Currently, ENI for levels of II, III, and IVa is recommended and widely performed for patients with T3 N0 glottic carcinoma [16, 17]. However, T3 N0 glottic carcinoma without vocal cord fixation was previously categorized into early T1–T2 N0 disease and usually treated with RT without ENI. Regional failure after treatment completion was uncommon. We previously reported the recurrence pattern of staged or restaged T3 N0 disease without vocal cord fixation by reviewing 64 cases treated with RT with or without chemotherapy . Of the 64 patients, 22 (34%) underwent RT alone and 42 (66%) underwent CCRT with low-dose or TPF-chemotherapy. Ten patients (16%) underwent total laryngectomy or LP surgery after the delivery of 40 Gy because the tumor showed no regression. The remaining 54 patients received a total RT dose of 60–72 Gy (median, 66 Gy). Eighteen patients (28%) developed recurrence, and all of them were recorded as local failure alone. None of the patients developed regional and distant failure. Similarly, as mentioned earlier, Okumura et al. performed AFRT without ENI for 41 patients with T3 N0 glottic carcinoma without vocal cord fixation . Five patients (12%) developed disease progression. The initial recurrence site was local in three patients (7%) and regional in only two patients (5%). It is essential to maintain a fine balance between treatment intensity for tumor control and avoiding toxicities especially for mucositis in head and neck cancer. From this point of view, intensive local treatment with CCRT while omitting ENI is a reasonable approach for T3 N0 glottic carcinoma without vocal cord fixation.

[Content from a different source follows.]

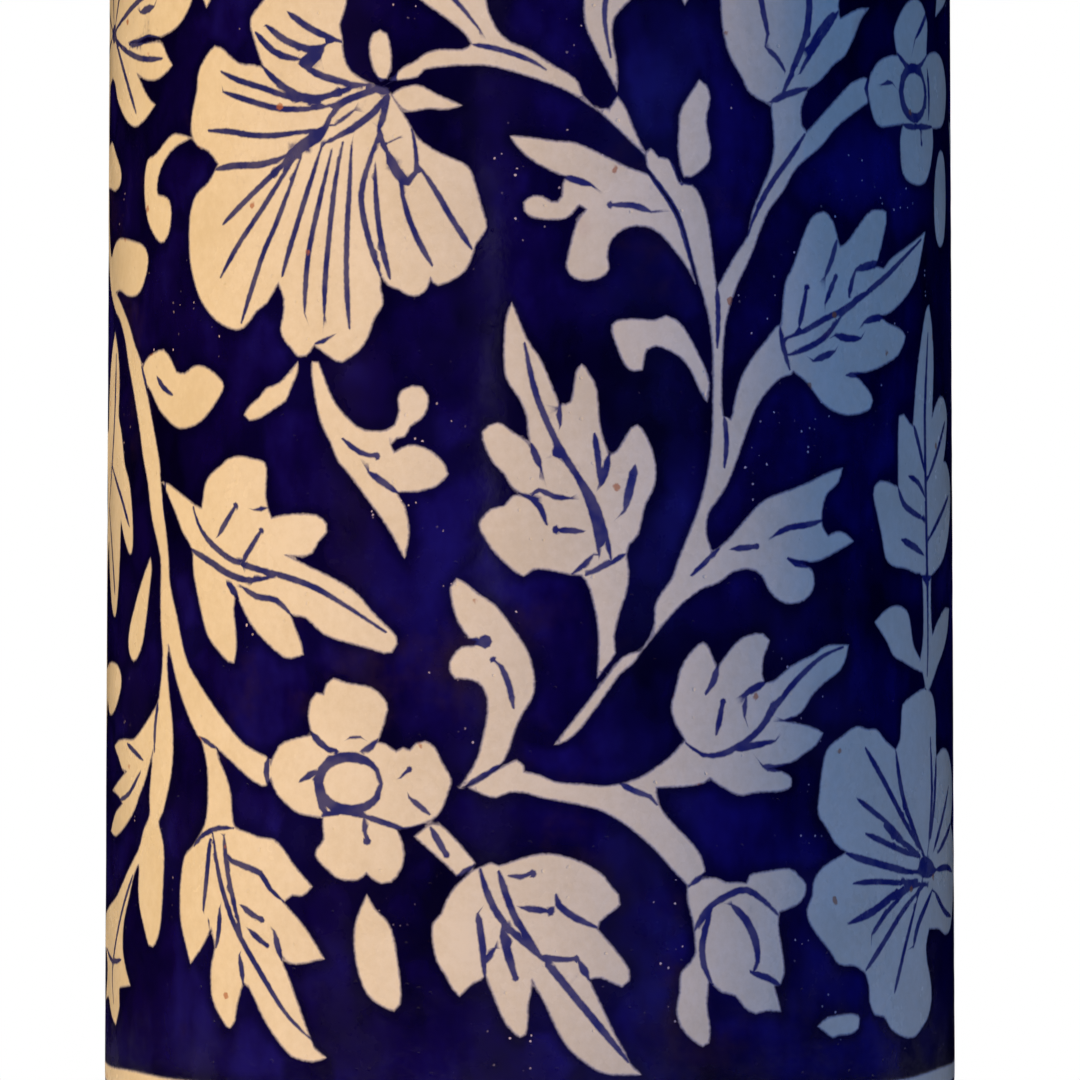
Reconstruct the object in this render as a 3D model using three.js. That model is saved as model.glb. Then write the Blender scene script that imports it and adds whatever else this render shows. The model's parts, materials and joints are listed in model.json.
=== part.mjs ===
// A glazed pottery vase: a tall straight body on a turned foot, with a round shoulder,
// a short neck and a rolled rim. The clay is split where a potter's parts of the pot meet,
// and a thin coat of glaze covers it outside and inside.
// Millimetres, +Z up, origin at the centre of the face that the foot stands on.
import * as THREE from "three";

// overall sizes
const height = 300;
const bodyRadius = 70.2; // glazed, at the foot end of the straight body
const bodyTaper = 0.9; // how much smaller the radius is at the shoulder end

// foot and floor
const footRadius = 50;
const footRingWidth = 7;
const footHeight = 9;
const footEdge = 1.2;
const footOverhang = 1.5; // how far the clay above stands out past the foot ring
const floorThickness = 8;

// heights of the sections above the foot ring
const heelHeight = 28;
const shoulderHeight = 17;
const neckHeight = 38;

// neck and mouth
const neckRadius = 45; // glazed, where the neck is narrowest
const neckWaist = 0.55; // how far up the neck that is
const shoulderRun = 7; // how far outside the waist the shoulder becomes the neck
const shoulderSlope = THREE.MathUtils.degToRad(32);
const mouthRadius = 38.5; // clear opening inside the rim
const rimBead = 4.2; // radius of the clay roll

// wall, glaze and the room between two pieces
const wall = 6;
const glaze = 0.8;
const gap = 0.3;

// facets
const aroundSteps = 48;
const heelSteps = 6;
const bodySteps = 2;
const shoulderSteps = 5;
const neckSteps = 6;
const beadSteps = 12;
const glazeRimSteps = 6;

// worked out from the sizes above
const bow = 0.55; // share of a side that makes a handle give a round corner
const clayHalf = wall / 2;
const glazeInner = clayHalf + gap;
const glazeOuter = glazeInner + glaze;
const beadGlazeInner = rimBead + gap;
const beadGlazeOuter = beadGlazeInner + glaze;
const floorBottom = footHeight + gap;
const floorTop = floorBottom + floorThickness;
const glazeFloor = floorTop + gap;

const clayLook = { color: 0xb9805c, roughness: 0.85, metalness: 0 };
const blueGlazeLook = { color: 0x141452, roughness: 0.15, metalness: 0 };
const creamGlazeLook = { color: 0xe6d6b4, roughness: 0.18, metalness: 0 };

// Places along the middle of the clay wall, as (radius, height).
const beadCentre = new THREE.Vector2(mouthRadius + beadGlazeOuter, height - beadGlazeOuter);
const waistRadius = neckRadius - glazeOuter;
const neckBottom = beadCentre.y - neckHeight;
const shoulderBottom = neckBottom - shoulderHeight;
const heelTop = footHeight + heelHeight;
const bodyBottomRadius = bodyRadius - glazeOuter;
const bodyTopRadius = bodyBottomRadius - bodyTaper;
const heelStart = new THREE.Vector2(footRadius + footOverhang - wall, footHeight - clayHalf);
const heelEnd = new THREE.Vector2(bodyBottomRadius, heelTop);
const bodyEnd = new THREE.Vector2(bodyTopRadius, shoulderBottom);
const shoulderEnd = new THREE.Vector2(waistRadius + shoulderRun, neckBottom);
const waist = new THREE.Vector2(waistRadius, neckBottom + neckHeight * neckWaist);
const inwardUp = new THREE.Vector2(-Math.cos(shoulderSlope), Math.sin(shoulderSlope));

// A curve whose two ends point along the given directions, like a bent strip.
function bend(start, startDirection, end, endDirection) {
  const reach = start.distanceTo(end) * bow * Math.SQRT1_2;
  const startHandle = start.clone().addScaledVector(startDirection, reach);
  const endHandle = end.clone().addScaledVector(endDirection, -reach);
  return new THREE.CubicBezierCurve(start, startHandle, endHandle, end);
}

const up = new THREE.Vector2(0, 1);
const outwardUp = new THREE.Vector2(1, 1).normalize();
const flareUp = new THREE.Vector2(beadCentre.x - waist.x, beadCentre.y - waist.y).normalize();
const heelCurve = bend(heelStart, outwardUp, heelEnd, up);
const bodyCurve = new THREE.LineCurve(heelEnd, bodyEnd);
const shoulderCurve = bend(bodyEnd, up, shoulderEnd, inwardUp);
const neckCurve = new THREE.CurvePath();
neckCurve.add(bend(shoulderEnd, inwardUp, waist, up));
neckCurve.add(bend(waist, up, beadCentre, flareUp));

// Points beside a curve, at a distance to its right (outside) or, below zero, to its left.
// The line starts and ends `pull` short of the curve's ends.
function besideCurve(curve, steps, distance, pull = 0) {
  const short = pull / curve.getLength();
  const points = [];
  for (let i = 0; i <= steps; i += 1) {
    const u = THREE.MathUtils.lerp(short, 1 - short, i / steps);
    const tangent = curve.getTangentAt(u);
    const outward = new THREE.Vector2(tangent.y, -tangent.x);
    points.push(curve.getPointAt(u).clone().addScaledVector(outward, distance));
  }
  return points;
}

// The part of a rising line that is above a height, cut off level there.
function above(points, level) {
  const first = points.findIndex((point) => point.y > level);
  const low = points[first - 1];
  const high = points[first];
  const cut = low.clone().lerp(high, (level - low.y) / (high.y - low.y));
  return [cut, ...points.slice(first)];
}

// The part of a rising line that is outside the rim's bead of the given radius.
function untilBead(points, beadRadius) {
  const last = points.findIndex((point) => point.distanceTo(beadCentre) <= beadRadius);
  const out = points[last - 1];
  const step = points[last].clone().sub(out);
  let near = 0;
  let far = 1;
  for (let i = 0; i < 40; i += 1) {
    const middle = (near + far) / 2;
    const isOutside = out.clone().addScaledVector(step, middle).distanceTo(beadCentre) > beadRadius;
    near = isOutside ? middle : near;
    far = isOutside ? far : middle;
  }
  return [...points.slice(0, last), out.clone().addScaledVector(step, near)];
}

// A point's angle round the bead's centre, from -90 degrees on the outside up to 270 inside.
function beadAngle(point) {
  const arm = point.clone().sub(beadCentre);
  const angle = Math.atan2(arm.y, arm.x);
  return angle < -Math.PI / 2 ? angle + 2 * Math.PI : angle;
}

// Points round the bead's centre, from just after one angle to another.
function roundBead(radius, startAngle, endAngle, steps) {
  const points = [];
  for (let i = 1; i <= steps; i += 1) {
    const angle = THREE.MathUtils.lerp(startAngle, endAngle, i / steps);
    points.push(new THREE.Vector2(Math.cos(angle), Math.sin(angle)).multiplyScalar(radius).add(beadCentre));
  }
  return points;
}

// A solid of revolution about +Z from a profile that runs round its section anticlockwise.
function turned(name, profile, look) {
  const geometry = new THREE.LatheGeometry(profile, aroundSteps);
  geometry.rotateX(Math.PI / 2);
  const mesh = new THREE.Mesh(geometry, new THREE.MeshStandardMaterial(look));
  mesh.name = name;
  return mesh;
}

// A ring of clay wall: out along the outside of its curve and back along the inside.
function wallRing(name, outside, inside) {
  return turned(name, [...outside, ...inside.reverse(), outside[0]], clayLook);
}

function footRing() {
  const inner = footRadius - footRingWidth;
  const profile = [
    new THREE.Vector2(inner + footEdge, 0),
    new THREE.Vector2(footRadius - footEdge, 0),
    new THREE.Vector2(footRadius, footEdge),
    new THREE.Vector2(footRadius, footHeight),
    new THREE.Vector2(inner, footHeight),
    new THREE.Vector2(inner, footEdge),
    new THREE.Vector2(inner + footEdge, 0),
  ];
  return turned("foot_ring", profile, clayLook);
}

// The floor lies inside the lowest part of the heel wall.
function floorSlab() {
  const inside = above(besideCurve(heelCurve, heelSteps, -clayHalf), floorBottom);
  const radius = inside[0].x - gap;
  const profile = [
    new THREE.Vector2(0, floorBottom),
    new THREE.Vector2(radius, floorBottom),
    new THREE.Vector2(radius, floorTop),
    new THREE.Vector2(0, floorTop),
  ];
  return turned("floor_slab", profile, clayLook);
}

function heelWall() {
  const outside = above(besideCurve(heelCurve, heelSteps, clayHalf, gap / 2), floorBottom);
  const inside = above(besideCurve(heelCurve, heelSteps, -clayHalf, gap / 2), floorBottom);
  return wallRing("heel_wall", outside, inside);
}

function bodyCylinder() {
  const outside = besideCurve(bodyCurve, bodySteps, clayHalf, gap / 2);
  const inside = besideCurve(bodyCurve, bodySteps, -clayHalf, gap / 2);
  return wallRing("body_cylinder", outside, inside);
}

function shoulderRing() {
  const outside = besideCurve(shoulderCurve, shoulderSteps, clayHalf, gap / 2);
  const inside = besideCurve(shoulderCurve, shoulderSteps, -clayHalf, gap / 2);
  return wallRing("shoulder_ring", outside, inside);
}

// The neck's top is hollowed to the rim's bead, a gap away from it.
function neckCollar() {
  const clear = rimBead + gap;
  const outside = untilBead(besideCurve(neckCurve, neckSteps, clayHalf, gap / 2), clear);
  const inside = untilBead(besideCurve(neckCurve, neckSteps, -clayHalf, gap / 2), clear);
  const endAngle = beadAngle(inside.at(-1)) - 2 * Math.PI;
  const saddle = roundBead(clear, beadAngle(outside.at(-1)), endAngle, glazeRimSteps).slice(0, -1);
  return wallRing("neck_collar", [...outside, ...saddle], inside);
}

function rimRoll() {
  const circle = roundBead(rimBead, 0, 2 * Math.PI, beadSteps);
  return turned("rim_roll", [circle.at(-1), ...circle], clayLook);
}

// One side of a coat of glaze, from the heel up to the rim: `side` is 1 outside, -1 inside.
function glazeSide(side, distance, beadRadius, endAngle) {
  const wallLine = [
    ...besideCurve(heelCurve, heelSteps, side * distance),
    ...besideCurve(shoulderCurve, shoulderSteps, side * distance),
    ...besideCurve(neckCurve, neckSteps, side * distance).slice(1),
  ];
  const line = untilBead(wallLine, beadRadius);
  return [...line, ...roundBead(beadRadius, beadAngle(line.at(-1)), endAngle, glazeRimSteps)];
}

// The outside coat ends level just above the foot ring, and at the top of the rim.
function outsideGlaze() {
  const endAngle = Math.PI / 2 - gap / beadGlazeInner;
  const outer = above(glazeSide(1, glazeOuter, beadGlazeOuter, endAngle), floorBottom);
  const inner = above(glazeSide(1, glazeInner, beadGlazeInner, endAngle), floorBottom);
  return turned("outside_glaze", [...outer, ...inner.reverse(), outer[0]], blueGlazeLook);
}

// The inside coat covers the floor and the wall up to the top of the rim.
function insideGlaze() {
  const endAngle = Math.PI / 2;
  const outer = above(glazeSide(-1, glazeInner, beadGlazeInner, endAngle), glazeFloor);
  const inner = above(glazeSide(-1, glazeOuter, beadGlazeOuter, endAngle), glazeFloor + glaze);
  const floorUnder = new THREE.Vector2(0, glazeFloor);
  const floorOver = new THREE.Vector2(0, glazeFloor + glaze);
  return turned("inside_glaze", [floorUnder, ...outer, ...inner.reverse(), floorOver], creamGlazeLook);
}

const vase = new THREE.Group();
vase.add(
  footRing(),
  floorSlab(),
  heelWall(),
  bodyCylinder(),
  shoulderRing(),
  neckCollar(),
  rimRoll(),
  outsideGlaze(),
  insideGlaze(),
);

export default vase;
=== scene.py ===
# A tall pottery vase: cobalt glaze outside, with cream flowers and leaves left in reserve,
# a plain cream lining and a bare clay foot.
import json
import math
import bpy
import numpy as np
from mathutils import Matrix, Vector, kdtree
from mathutils.geometry import delaunay_2d_cdt

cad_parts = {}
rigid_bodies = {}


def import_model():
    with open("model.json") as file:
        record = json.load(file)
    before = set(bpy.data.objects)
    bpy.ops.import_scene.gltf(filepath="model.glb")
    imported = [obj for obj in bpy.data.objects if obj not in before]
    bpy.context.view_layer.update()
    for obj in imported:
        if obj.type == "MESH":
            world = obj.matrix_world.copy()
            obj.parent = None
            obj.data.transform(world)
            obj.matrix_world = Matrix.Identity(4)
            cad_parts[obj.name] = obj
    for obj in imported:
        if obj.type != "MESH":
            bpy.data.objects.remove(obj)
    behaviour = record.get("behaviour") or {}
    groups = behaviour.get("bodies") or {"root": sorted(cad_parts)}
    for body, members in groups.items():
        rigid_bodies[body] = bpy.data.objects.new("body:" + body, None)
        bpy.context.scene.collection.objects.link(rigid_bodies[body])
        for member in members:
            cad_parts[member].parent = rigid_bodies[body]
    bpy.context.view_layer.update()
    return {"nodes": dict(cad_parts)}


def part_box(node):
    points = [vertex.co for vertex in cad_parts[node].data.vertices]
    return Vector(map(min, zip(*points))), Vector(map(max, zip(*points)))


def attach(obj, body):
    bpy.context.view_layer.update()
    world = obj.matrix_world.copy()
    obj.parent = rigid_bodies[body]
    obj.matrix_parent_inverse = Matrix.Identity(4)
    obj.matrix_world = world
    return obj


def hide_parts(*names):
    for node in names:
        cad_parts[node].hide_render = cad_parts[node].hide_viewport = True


for leftover in list(bpy.data.objects):
    bpy.data.objects.remove(leftover)
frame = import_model()
mm = 0.001

pot = {
    "wall": 6, "glaze": 0.8, "gap": 0.3,  # millimetres, like the rest
    "heelOverhang": 1.5, "heelHeight": 28,
    "bodyTaper": 0.9,
    "shoulderHeight": 17, "shoulderRun": 7, "shoulderSlope": math.radians(32),
    "neckHeight": 38, "neckWaist": 0.55, "waistRadius": 45,
    "roundness": 0.55,  # share of a side that makes a handle give a round corner
}


def boxOf(node):
    low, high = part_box(node)
    return low / mm, high / mm


def bend(start, startWay, end, endWay, steps=160):  # like a bent strip
    reach = (end - start).length * pot["roundness"] * math.sqrt(0.5)
    a, b, c, d = start, start + startWay * reach, end - endWay * reach, end
    line = []
    for i in range(steps + 1):
        t = i / steps
        u = 1 - t
        place = a * u**3 + b * 3 * u * u * t + c * 3 * u * t * t + d * t**3
        way = (b - a) * u * u + (c - b) * 2 * u * t + (d - c) * t * t
        line.append((place, way.normalized()))
    return line


footLow, footHigh = boxOf("foot_ring")
coatLow, coatHigh = boxOf("outside_glaze")
liningLow, liningHigh = boxOf("inside_glaze")
rollLow, rollHigh = boxOf("rim_roll")
coatOut = pot["wall"] / 2 + pot["gap"] + pot["glaze"]  # from the middle of the wall
coatIn = coatOut - pot["glaze"]
rollRadius = (rollHigh.z - rollLow.z) / 2
rollOut = rollRadius + pot["gap"] + pot["glaze"]
rollCentre = Vector((rollHigh.x - rollRadius, rollHigh.z - rollRadius))
bodyRadius = coatHigh.x
neckBottom = rollCentre.y - pot["neckHeight"]
shoulderBottom = neckBottom - pot["shoulderHeight"]
heelTop = footHigh.z + pot["heelHeight"]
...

Previously, surgery was one of the main treatment modalities for T3 glottic carcinoma, and radical RT with or without chemotherapy was performed only for selected patients . Therefore, in the early part of our series, five patients underwent surgery after the delivery of 40 Gy, but more than half of the patients were confirmed to have complete pathological response to the treatment with RT of 40 Gy and one cycle of TPF. Considering the excellent LC in our study, complete cure can be obtained with radical TPF-CCRT even if patients have no tumor regression at the time of interim assessment.
Our study has some limitations. First, this was a retrospective study involving a relatively small number of patients. Second, five patients underwent surgery after the delivery of 40 Gy and one cycle of chemotherapy. The potential bias of surgical intervention might influence our conclusions.